What can Evangelicals learn from #repealthe8th

It was the closing celebration at New Wine in Sligo last summer, one of Ireland’s largest gatherings of Evangelical Christians. If you’re familiar with these events, the final evening is a vibrant celebration with bible teaching and vibrant praise and worship, with the aim of sending the masses out affirmed and emboldened in their faith.

Arriving slightly late for the final event I walked past a table laden with hundreds of anti-abortion books. These were to be given free to everyone as they left the auditorium that evening. After a week of worship, teaching and seminars on a range of issues, people’s closing engagement with the conference was being presented with this book as they left.

For families which have been exposed to the complicated pain of pregnancy-related loss – this felt like a shockingly insensitive ending to the conference. I mention this as an example of how Evangelicalism often fails to acknowledge that there is a range of opinions on women’s reproductive health, and can often end up re-traumatising those who may already feel on the margins of church because of their experience and choices.
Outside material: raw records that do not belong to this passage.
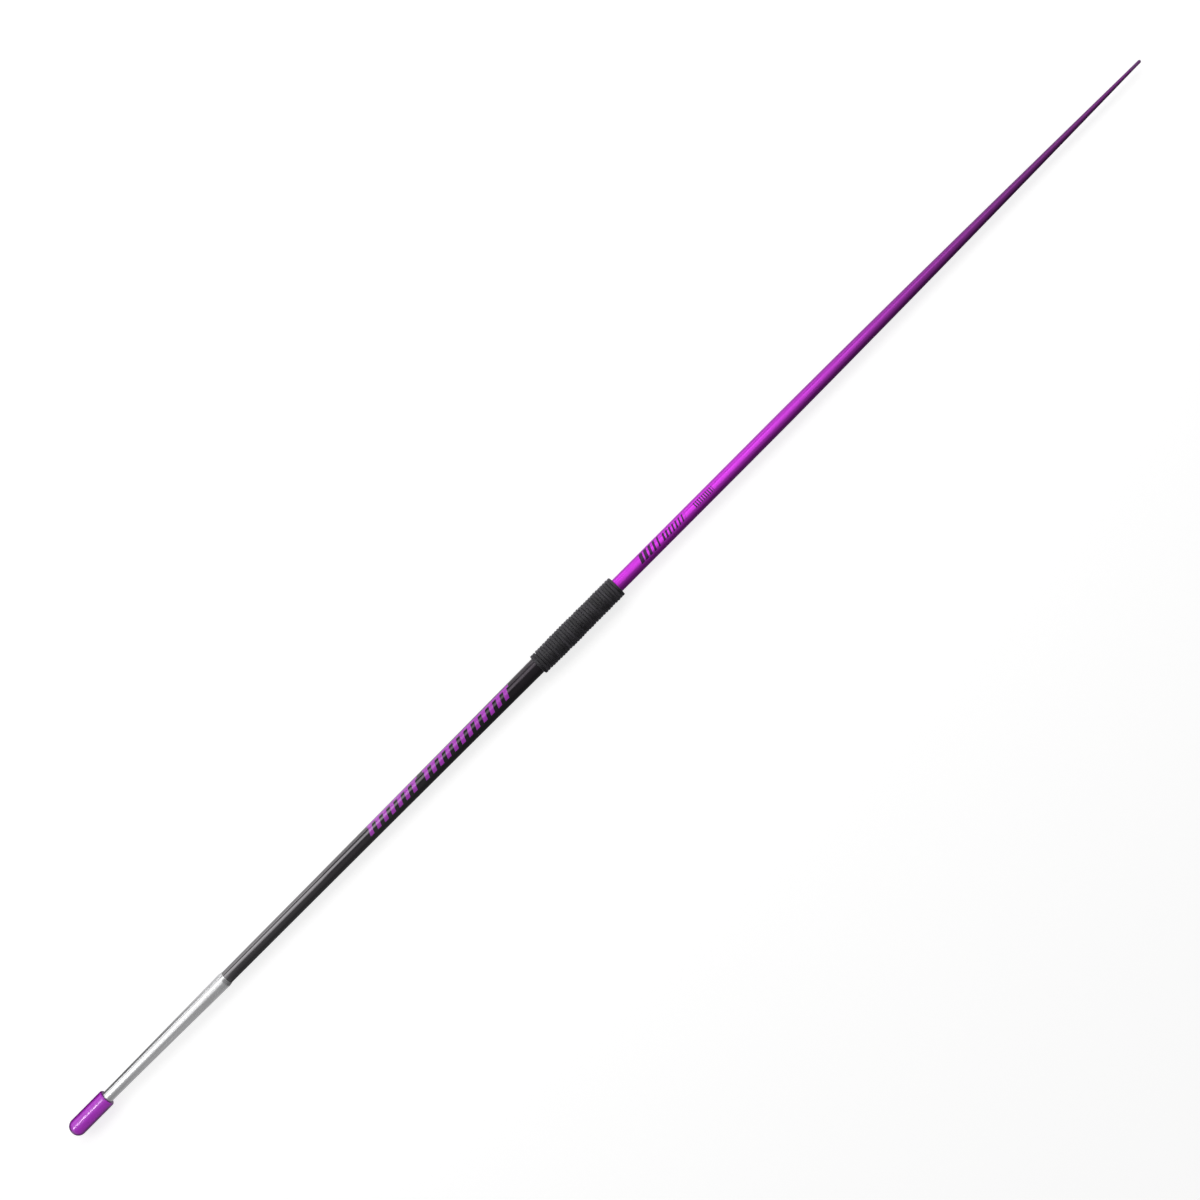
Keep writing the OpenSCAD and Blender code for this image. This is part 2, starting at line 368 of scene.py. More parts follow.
# The columns: name, first and last degrees, x where it starts and ends, brightness
small_cards = (
    ("streak_card", -29, -17, TIP_REAR, BEYOND, 22.0),
    ("head_white_card", -24, 12, HEAD_REAR, HEAD_FRONT, 1.8),
    ("front_parting_card", -74, -62, MID_SHAFT, HEAD_REAR, 0.04),
    ("front_white_card", -22, -10, MID_SHAFT, HEAD_REAR, 1.6),
    ("front_top_card", -10, 8, MID_SHAFT, HEAD_REAR, 0.3),
    ("parting_card", -80, -62, GRIP_FRONT, MID_SHAFT, 0.1),
    ("shaft_top_card", -18, 6, GRIP_FRONT, MID_SHAFT, 0.2),
    ("grip_dim_card", -42, 6, GRIP_REAR, GRIP_FRONT, 0.45),
    ("grip_side_card", -96, -60, GRIP_REAR, GRIP_FRONT, 2.8),
    ("rear_white_card", -24, 12, BRIGHT_REAR, GRIP_REAR, 2.6),
    ("tail_white_card", -24, 6, PALE_REAR, BRIGHT_REAR, 2.0),
)
for name, first, last, start, end, brightness in small_cards:
    glossy_card(name, bent_line(first, last, NEARER), start, end, brightness, brightness)

# %% [markdown]
# ## Turned pieces
#
# All pieces but the cord are turned: each is an outline spun round the javelin's axis. The CAD mesh
# already holds that outline. Cutting it with the upright plane through the axis, and keeping the
# half above the axis, leaves the outline as a chain of edges, which only has to be walked in order.
# Working from the CAD mesh keeps every size in one place. A point is (x, distance from the axis).

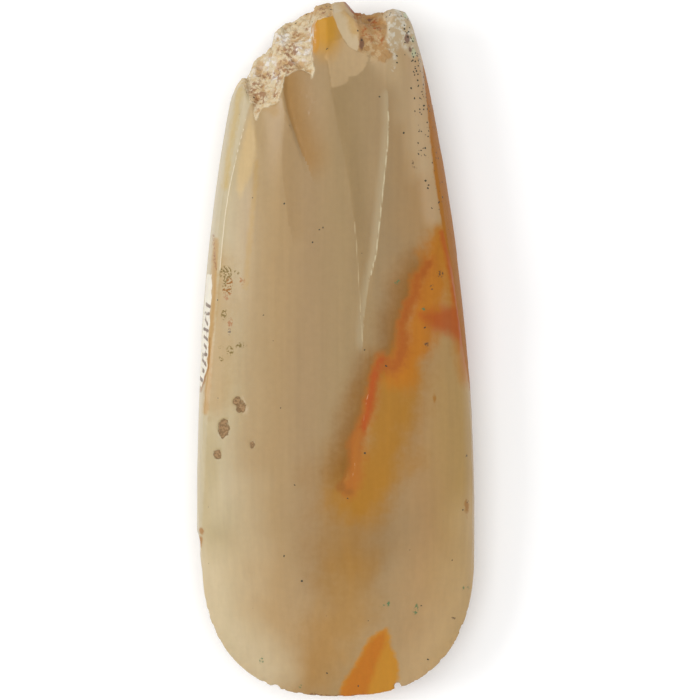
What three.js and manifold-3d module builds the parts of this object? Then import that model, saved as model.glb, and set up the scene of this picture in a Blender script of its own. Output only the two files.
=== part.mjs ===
// Jade axe head lying on its back: +Y runs to the broken butt, +Z out of the broad front face.
// One solid: a ground lens-shaped body with flat narrow sides, a curved cutting edge, flake scars
// running down from the butt, a rough break across the butt and a small flat worn on the back.

import * as THREE from 'three';
import Module from 'manifold-3d';
import { ImprovedNoise } from 'three/addons/math/ImprovedNoise.js';
import { mergeVertices } from 'three/addons/utils/BufferGeometryUtils.js';

const { lerp, smoothstep, clamp } = THREE.MathUtils;

// driving dimensions, millimetres
const halfLength = 90;
const halfWide = 35.9; // at the widest, just above the cutting edge
const halfThick = 13.6; // centre line to crown at the thickest station
const backWear = 0.8; // how much the flat on the back takes off the crown
const rimHalf = 0.3; // half the thickness left along the cutting edge
const mid = halfThick - backWear; // height of the middle plane above the rest face

// plan: each half of the blade is a quarter superellipse, the sides taper from it to the butt
const bladeCentre = -50;
const leftBlade = { wide: 34.6, centre: -54, power: 2.4 };
const rightBlade = { wide: halfWide, centre: bladeCentre, power: 2.6 };
const leftStep = [-53, -48]; // the left side steps in between these stations, at an old bruise
const taperStart = -45;
const taperRun = 109.6;
const leftTaper = { loss: 8.8, power: 2.41 };
const rightTaper = { loss: 11.1, power: 1.95 };

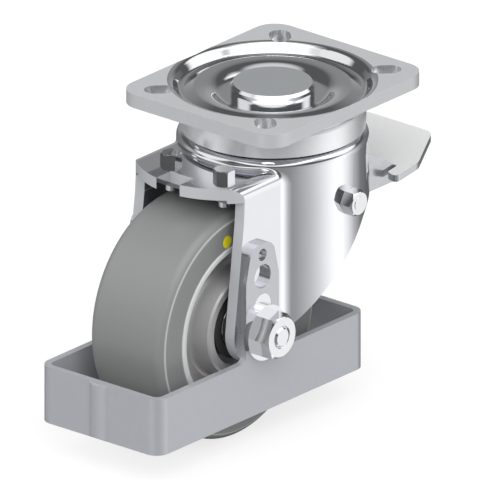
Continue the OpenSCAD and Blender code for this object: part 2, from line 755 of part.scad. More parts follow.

If the decisive exit poll results are anything to go by, the yes campaign managed to transcend the pro-life/pro-choice divide and appeal to a conservative base. It’s therefore highly likely a significant number of evangelical voters quietly opted for safer, better laws for women.

The clumsy co-option of other civil rights language into one particular anti-abortion campaign, no matter how well-intentioned, suggests a narrowing public square theology that is running out of ideas.  

Rather than retreating deeper into a false persecution complex, Evangelicalism needs to cultivate a healthier internal public square on divisive social issues before crying wolf about it’s treatment in the wider “secular” square.

Christians often complain that their views are ridiculed, scoffed-at, and shouted down in the public square but similarly – churches have often been complicit in shutting-down debate and excluding marginalized voices within their own spaces. By mirroring this behaviour in attitudes to differing voices and opinions within our congregations, how many people are being driven away from church?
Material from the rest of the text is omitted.